I
Mirem-se no exemplo... dos meninos com a bola no pé. No futebol cercado de sorrisos. A verdade dos dias agora é outra. Crescemos e deixamos pra trás nossa leveza perdida nos campinhos de terra, em arenas humildes traçadas com pedaços de tijolo. Como éramos felizes em meio a todas aquelas linhas cravadas como tatuagens em chãos de cimento, de barro, de areia ou asfalto.
Linhas que só confinavam nossos dribles. A imaginação estava sempre muito além.
Agora não! Nosso descompromisso passou a ser uma quimera. Não somos mais capazes de debochar de uma derrota. Talvez porque a derrota tenha virado uma ameaça grande demais em outros campos. No imenso emaranhado do cotidiano, por exemplo.
Crescidos, nos tornamos menores. Ficamos sérios demais.
Já não permitimos que nos coloquem a bola entre as pernas, sem nos sentir um pouco violados.
O drible virou um insulto. O sarro adversário virou um insulto. É quase impossível apenas se divertir com o que antes era... a brincadeira.
Só a bola continua sendo a mesma. Sugerindo a lição sublime de quem carrega uma alma pura. Imutável. Nós, ao contrário, nos tornamos quadrados.
II
Esqueça.
Essa minha argumentação um tanto barata, antiga, é um esquema sem retranca, um jogo aberto que eu bolei pra deixar vocês cara cara com essa coisa sinistra que o futebol virou.
Outro dia cruzei as ruas ao redor de um estádio famoso da capital paulista e fiquei observando os torcedores que chegavam para o jogo. Vinham quase todos em bandos, como quem apela para uma receita primária a fim de se blindar de qualquer selvageria provável.
Atravessavam as ruas desafiando os carros. Fazendo cara de mau.
Pareciam se sentir um pouco super-hérois por baixo da camisa do time adorado. Insinuavam com seus gestos que ali estavam sujeitos destemidos o suficiente para encarar um estádio.
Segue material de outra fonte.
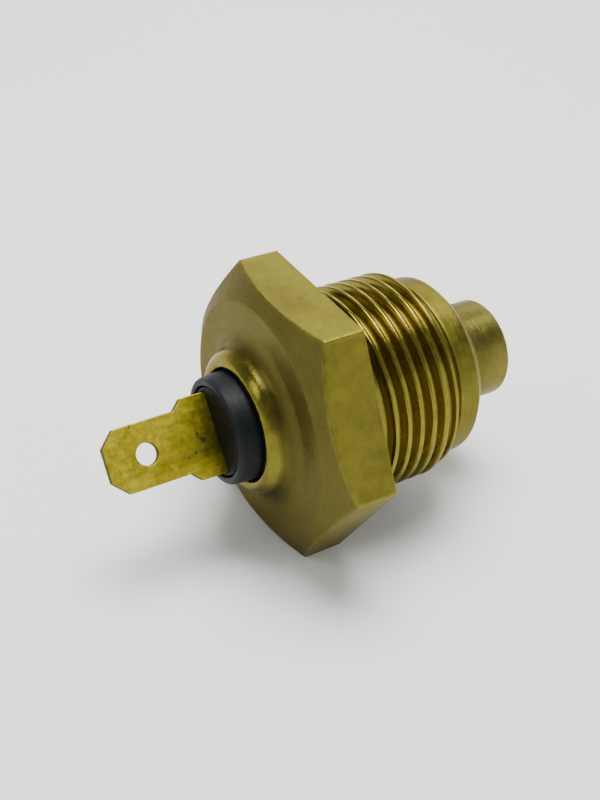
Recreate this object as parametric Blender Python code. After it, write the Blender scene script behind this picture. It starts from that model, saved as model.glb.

Por que teriam medo do resto?
Fiquei pensando se houve mesmo um tempo em que podíamos alcançar os portões dos estádios de maneira um tanto despreocupada, ou se tudo não passava de uma fantasia para justificar alguns parágrafos
Naquele caldeirão comportamental vi um pouco de tudo, só não vi sorrisos. Tinham evaporado.
Muita gente pode se sentir ofendida com as minhas palavras. Mas é certo que as escrevo por reverência. O fato é que quase todo mundo abraça o futebol pensando mais no que ele foi e menos no que ele é.